-- START --

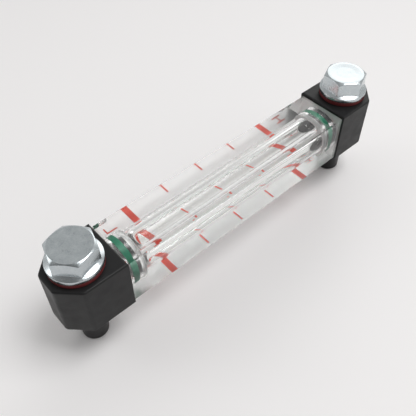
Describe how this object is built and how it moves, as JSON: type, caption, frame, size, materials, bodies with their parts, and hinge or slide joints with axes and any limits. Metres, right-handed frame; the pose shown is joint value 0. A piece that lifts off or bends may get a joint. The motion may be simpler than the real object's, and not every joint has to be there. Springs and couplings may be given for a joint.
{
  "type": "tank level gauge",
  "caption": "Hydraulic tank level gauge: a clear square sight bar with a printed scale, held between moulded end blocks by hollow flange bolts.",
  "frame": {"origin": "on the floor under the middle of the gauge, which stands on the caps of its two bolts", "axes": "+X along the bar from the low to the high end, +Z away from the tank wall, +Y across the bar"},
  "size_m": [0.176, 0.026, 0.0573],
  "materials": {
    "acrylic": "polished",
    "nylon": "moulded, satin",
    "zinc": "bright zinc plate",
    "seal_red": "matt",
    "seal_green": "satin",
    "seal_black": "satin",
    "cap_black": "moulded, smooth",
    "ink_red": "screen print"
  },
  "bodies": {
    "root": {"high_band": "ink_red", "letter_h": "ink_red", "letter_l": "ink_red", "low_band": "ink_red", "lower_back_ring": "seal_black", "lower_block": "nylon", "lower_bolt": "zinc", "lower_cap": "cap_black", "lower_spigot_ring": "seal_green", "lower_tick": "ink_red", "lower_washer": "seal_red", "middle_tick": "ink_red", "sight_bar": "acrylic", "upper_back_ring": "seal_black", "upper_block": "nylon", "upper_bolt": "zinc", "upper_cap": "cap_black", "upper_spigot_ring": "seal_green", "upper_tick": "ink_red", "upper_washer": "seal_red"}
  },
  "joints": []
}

-- END --

Which lines above contain "joints"? Show each of them.

Describe how this object is built and how it moves, as JSON: type, caption, frame, size, materials, bodies with their parts, and hinge or slide joints with axes and any limits. Metres, right-handed frame; the pose shown is joint value 0. A piece that lifts off or bends may get a joint. The motion may be simpler than the real object's, and not every joint has to be there. Springs and couplings may be given for a joint.
  "joints": []